§ **The problem**
Locate the line bearing "for name, solid" in the material below, then reproduce it and each following line up to and including the line bearing "points = [vertex.co".

§ **Given information**

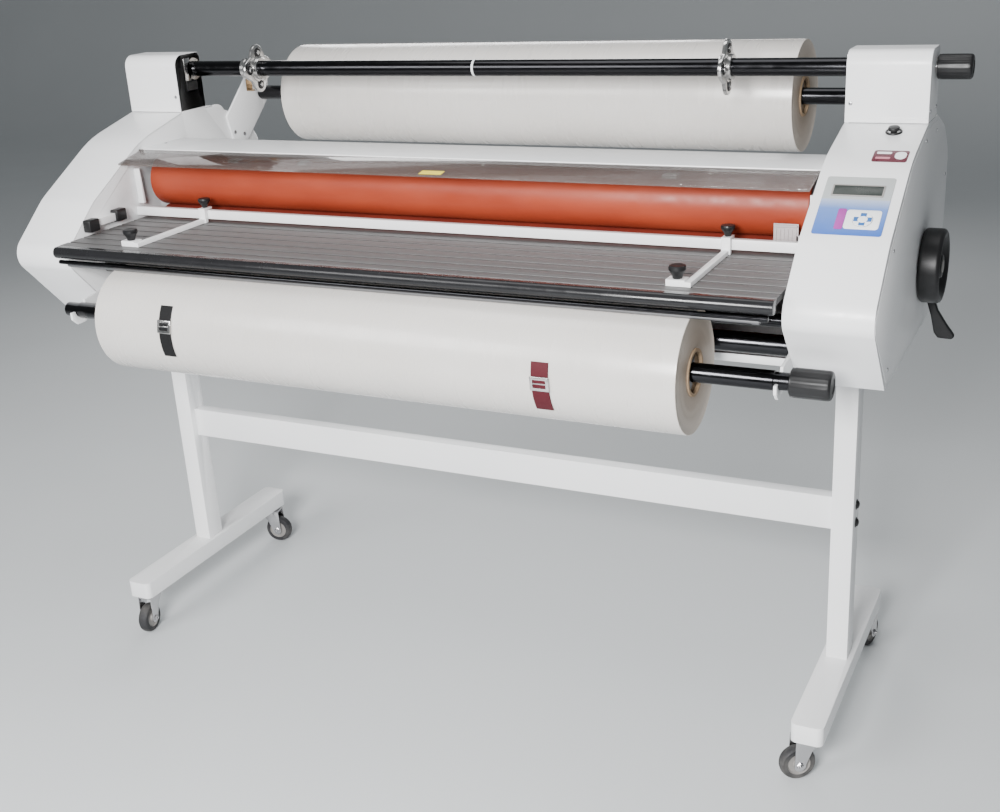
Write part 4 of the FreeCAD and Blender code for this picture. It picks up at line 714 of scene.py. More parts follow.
---
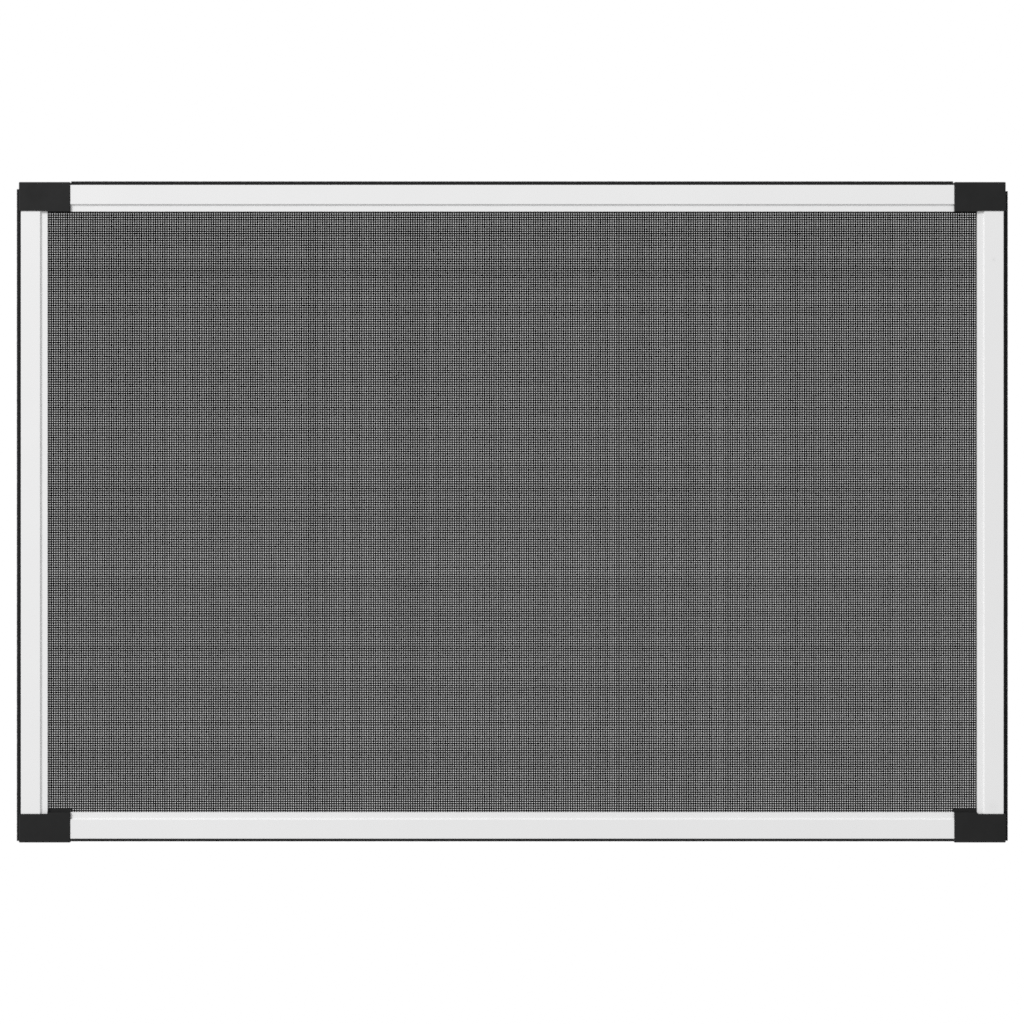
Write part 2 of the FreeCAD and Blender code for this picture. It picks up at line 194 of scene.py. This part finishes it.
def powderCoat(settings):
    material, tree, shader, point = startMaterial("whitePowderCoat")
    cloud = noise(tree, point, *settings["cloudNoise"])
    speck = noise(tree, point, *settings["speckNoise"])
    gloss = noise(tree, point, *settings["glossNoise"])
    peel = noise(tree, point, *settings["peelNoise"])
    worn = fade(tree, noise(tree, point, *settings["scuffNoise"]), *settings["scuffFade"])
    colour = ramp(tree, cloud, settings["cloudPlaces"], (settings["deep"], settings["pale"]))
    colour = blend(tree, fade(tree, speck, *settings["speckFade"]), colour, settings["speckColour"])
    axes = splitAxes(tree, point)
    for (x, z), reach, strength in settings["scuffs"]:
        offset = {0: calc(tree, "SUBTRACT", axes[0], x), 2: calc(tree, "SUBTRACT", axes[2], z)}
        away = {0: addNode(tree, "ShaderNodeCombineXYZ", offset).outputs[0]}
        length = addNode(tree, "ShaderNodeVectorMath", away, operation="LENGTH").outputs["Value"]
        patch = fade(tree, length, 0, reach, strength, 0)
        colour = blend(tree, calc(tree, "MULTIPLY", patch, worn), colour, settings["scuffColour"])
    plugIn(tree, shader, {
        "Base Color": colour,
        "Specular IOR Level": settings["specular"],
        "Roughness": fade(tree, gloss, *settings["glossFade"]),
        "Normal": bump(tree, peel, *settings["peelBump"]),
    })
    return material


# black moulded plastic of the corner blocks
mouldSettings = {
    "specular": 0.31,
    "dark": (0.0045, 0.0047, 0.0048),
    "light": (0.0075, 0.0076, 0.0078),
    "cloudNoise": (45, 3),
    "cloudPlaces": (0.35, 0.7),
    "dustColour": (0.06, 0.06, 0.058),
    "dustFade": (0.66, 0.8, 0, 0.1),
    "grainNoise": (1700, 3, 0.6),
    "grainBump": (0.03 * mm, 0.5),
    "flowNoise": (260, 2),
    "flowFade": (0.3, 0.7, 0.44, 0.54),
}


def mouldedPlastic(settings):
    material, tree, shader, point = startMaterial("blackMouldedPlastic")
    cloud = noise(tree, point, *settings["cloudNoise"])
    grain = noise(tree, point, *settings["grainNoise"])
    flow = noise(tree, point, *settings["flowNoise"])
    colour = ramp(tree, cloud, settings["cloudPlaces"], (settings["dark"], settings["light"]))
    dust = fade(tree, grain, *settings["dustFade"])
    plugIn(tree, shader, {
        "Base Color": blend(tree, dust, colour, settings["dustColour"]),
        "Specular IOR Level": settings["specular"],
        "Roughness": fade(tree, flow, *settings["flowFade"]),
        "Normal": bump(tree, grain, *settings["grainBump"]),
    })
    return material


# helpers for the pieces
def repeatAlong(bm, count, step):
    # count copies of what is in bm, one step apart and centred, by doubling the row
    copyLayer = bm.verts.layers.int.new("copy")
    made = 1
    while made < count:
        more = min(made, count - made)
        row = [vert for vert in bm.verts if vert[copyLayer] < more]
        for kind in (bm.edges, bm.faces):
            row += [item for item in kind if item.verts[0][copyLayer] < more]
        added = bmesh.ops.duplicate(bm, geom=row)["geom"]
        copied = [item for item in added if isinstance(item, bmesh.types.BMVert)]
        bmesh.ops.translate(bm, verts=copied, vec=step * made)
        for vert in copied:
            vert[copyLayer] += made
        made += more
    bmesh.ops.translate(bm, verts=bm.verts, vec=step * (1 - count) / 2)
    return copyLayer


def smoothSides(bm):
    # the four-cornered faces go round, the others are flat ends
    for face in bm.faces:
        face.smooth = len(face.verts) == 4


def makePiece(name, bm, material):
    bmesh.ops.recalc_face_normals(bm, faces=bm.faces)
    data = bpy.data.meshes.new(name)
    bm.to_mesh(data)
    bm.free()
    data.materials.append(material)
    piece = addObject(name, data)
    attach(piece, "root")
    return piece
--
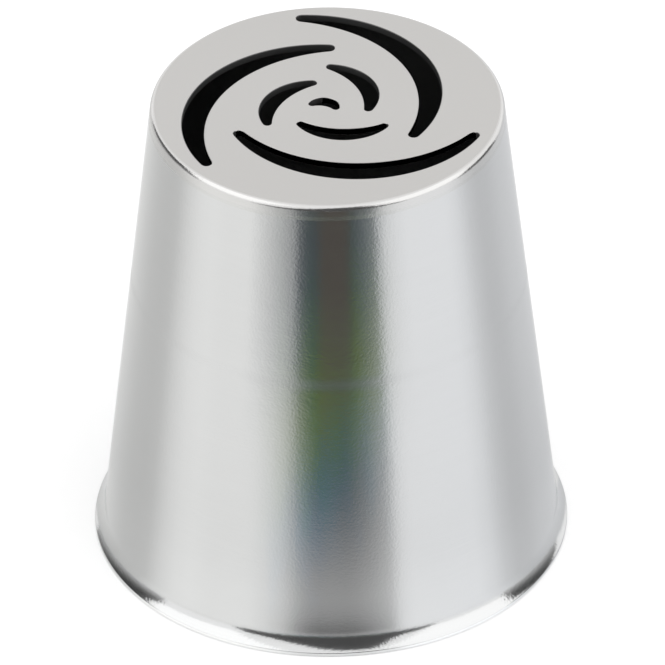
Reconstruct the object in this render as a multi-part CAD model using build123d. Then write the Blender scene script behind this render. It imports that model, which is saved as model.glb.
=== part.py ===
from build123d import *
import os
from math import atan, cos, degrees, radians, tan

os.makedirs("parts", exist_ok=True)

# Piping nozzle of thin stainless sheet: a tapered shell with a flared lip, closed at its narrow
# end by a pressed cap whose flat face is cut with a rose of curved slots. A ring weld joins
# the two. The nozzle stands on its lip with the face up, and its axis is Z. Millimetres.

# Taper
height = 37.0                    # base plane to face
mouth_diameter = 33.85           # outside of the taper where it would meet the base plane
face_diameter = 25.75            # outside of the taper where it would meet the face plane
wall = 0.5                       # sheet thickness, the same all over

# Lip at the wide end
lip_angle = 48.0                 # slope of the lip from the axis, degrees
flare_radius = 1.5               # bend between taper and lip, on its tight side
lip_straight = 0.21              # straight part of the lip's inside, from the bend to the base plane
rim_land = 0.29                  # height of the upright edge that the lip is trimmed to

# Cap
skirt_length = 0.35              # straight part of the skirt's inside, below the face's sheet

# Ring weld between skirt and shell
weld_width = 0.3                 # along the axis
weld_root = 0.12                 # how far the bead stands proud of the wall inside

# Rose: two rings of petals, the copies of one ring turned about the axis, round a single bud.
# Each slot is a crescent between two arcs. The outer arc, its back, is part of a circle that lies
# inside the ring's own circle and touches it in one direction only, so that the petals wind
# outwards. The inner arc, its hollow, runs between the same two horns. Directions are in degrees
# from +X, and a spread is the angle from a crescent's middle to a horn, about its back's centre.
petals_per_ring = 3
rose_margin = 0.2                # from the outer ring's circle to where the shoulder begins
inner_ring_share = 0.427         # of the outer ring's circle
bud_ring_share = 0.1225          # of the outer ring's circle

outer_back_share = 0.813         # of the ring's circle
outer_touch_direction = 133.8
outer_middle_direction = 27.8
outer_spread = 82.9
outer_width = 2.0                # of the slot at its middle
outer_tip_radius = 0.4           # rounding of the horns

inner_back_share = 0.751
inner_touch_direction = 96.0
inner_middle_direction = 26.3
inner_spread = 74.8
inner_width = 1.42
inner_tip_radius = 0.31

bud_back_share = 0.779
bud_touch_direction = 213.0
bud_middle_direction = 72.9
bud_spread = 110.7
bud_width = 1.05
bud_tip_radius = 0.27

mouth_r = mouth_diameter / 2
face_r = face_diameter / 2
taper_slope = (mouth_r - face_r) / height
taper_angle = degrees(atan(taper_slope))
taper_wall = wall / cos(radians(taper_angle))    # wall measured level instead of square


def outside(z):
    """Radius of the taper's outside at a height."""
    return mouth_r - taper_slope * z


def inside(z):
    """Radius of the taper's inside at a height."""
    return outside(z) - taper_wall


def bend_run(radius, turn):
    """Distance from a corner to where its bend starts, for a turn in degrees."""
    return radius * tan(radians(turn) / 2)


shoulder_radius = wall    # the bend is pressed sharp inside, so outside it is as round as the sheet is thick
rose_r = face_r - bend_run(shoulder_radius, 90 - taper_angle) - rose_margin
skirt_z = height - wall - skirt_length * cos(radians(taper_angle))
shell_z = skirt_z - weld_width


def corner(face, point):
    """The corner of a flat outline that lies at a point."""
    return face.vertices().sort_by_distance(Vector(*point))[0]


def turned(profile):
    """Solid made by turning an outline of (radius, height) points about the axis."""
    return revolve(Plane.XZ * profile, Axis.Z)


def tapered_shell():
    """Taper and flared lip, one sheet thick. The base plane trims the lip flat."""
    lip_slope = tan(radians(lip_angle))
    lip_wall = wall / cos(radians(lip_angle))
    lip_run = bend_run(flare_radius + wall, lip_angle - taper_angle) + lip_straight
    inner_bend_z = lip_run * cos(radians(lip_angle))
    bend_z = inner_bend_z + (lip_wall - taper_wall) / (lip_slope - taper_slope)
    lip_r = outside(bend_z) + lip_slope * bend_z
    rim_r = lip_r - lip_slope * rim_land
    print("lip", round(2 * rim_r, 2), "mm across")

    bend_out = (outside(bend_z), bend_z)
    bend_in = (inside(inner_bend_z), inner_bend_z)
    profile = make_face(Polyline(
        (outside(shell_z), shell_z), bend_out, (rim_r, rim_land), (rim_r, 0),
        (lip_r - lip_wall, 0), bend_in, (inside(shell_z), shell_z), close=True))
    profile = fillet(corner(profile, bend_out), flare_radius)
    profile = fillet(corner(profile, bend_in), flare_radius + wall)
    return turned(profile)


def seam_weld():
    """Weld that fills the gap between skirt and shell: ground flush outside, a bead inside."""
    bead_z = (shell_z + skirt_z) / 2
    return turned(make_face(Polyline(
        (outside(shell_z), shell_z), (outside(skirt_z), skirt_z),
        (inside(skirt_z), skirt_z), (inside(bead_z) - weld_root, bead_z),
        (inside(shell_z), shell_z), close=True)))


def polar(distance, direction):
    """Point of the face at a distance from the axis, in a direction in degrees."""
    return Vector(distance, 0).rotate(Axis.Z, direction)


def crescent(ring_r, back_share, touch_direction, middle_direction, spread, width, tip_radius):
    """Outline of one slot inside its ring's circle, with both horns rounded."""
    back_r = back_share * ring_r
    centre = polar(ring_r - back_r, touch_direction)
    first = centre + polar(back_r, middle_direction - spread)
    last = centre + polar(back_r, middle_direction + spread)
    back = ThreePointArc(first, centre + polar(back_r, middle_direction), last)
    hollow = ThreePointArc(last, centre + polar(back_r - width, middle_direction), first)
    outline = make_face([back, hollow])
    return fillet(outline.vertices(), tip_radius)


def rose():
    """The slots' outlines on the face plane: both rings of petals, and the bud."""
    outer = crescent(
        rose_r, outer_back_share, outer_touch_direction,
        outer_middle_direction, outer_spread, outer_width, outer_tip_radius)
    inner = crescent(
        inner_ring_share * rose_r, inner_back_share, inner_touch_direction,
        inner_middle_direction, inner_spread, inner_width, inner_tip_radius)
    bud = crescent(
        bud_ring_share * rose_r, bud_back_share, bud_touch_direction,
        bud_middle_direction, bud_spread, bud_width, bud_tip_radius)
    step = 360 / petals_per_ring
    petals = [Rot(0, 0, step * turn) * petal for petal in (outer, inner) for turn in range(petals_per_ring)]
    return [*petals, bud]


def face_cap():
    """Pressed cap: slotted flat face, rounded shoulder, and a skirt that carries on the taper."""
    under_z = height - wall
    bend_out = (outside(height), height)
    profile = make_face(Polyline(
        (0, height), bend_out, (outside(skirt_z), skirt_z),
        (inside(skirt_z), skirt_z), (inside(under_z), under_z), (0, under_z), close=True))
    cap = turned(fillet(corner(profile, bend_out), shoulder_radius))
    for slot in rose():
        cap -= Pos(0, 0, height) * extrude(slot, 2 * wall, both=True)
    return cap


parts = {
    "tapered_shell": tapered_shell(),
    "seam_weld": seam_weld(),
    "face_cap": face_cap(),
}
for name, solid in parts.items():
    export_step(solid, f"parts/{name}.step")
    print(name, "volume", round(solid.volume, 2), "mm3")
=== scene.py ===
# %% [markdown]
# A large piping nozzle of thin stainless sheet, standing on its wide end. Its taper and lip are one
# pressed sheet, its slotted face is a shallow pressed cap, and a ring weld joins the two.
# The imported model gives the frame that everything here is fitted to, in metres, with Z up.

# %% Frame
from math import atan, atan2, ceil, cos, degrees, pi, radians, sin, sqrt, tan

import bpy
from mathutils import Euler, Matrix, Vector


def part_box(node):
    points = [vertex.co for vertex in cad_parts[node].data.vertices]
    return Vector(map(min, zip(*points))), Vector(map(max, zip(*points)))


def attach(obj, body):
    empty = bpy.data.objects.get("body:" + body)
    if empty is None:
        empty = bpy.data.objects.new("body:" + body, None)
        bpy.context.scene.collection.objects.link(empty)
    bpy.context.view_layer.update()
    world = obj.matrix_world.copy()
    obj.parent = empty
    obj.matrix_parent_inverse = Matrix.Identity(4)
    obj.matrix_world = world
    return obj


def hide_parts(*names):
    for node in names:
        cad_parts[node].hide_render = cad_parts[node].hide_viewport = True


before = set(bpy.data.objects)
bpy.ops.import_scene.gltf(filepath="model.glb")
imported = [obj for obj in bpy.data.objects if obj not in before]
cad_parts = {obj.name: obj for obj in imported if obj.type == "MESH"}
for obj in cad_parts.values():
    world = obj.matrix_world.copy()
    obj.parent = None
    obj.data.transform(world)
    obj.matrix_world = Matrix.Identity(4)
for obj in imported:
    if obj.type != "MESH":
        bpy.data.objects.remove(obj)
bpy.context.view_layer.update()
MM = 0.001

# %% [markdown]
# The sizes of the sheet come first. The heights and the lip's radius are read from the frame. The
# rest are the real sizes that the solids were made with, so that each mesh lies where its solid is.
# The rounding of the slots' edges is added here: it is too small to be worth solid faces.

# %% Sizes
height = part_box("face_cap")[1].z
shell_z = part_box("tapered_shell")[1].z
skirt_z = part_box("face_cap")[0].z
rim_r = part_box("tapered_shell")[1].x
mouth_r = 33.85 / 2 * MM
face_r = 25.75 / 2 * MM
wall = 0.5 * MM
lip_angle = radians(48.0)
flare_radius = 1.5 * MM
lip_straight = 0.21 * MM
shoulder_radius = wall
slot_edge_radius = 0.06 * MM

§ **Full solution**
for name, solid in parts.items():
    export_step(solid, f"parts/{name}.step")
    print(name, "volume", round(solid.volume, 2), "mm3")
=== scene.py ===
# %% [markdown]
# A large piping nozzle of thin stainless sheet, standing on its wide end. Its taper and lip are one
# pressed sheet, its slotted face is a shallow pressed cap, and a ring weld joins the two.
# The imported model gives the frame that everything here is fitted to, in metres, with Z up.

# %% Frame
from math import atan, atan2, ceil, cos, degrees, pi, radians, sin, sqrt, tan

import bpy
from mathutils import Euler, Matrix, Vector


def part_box(node):
    points = [vertex.co for vertex in cad_parts[node].data.vertices]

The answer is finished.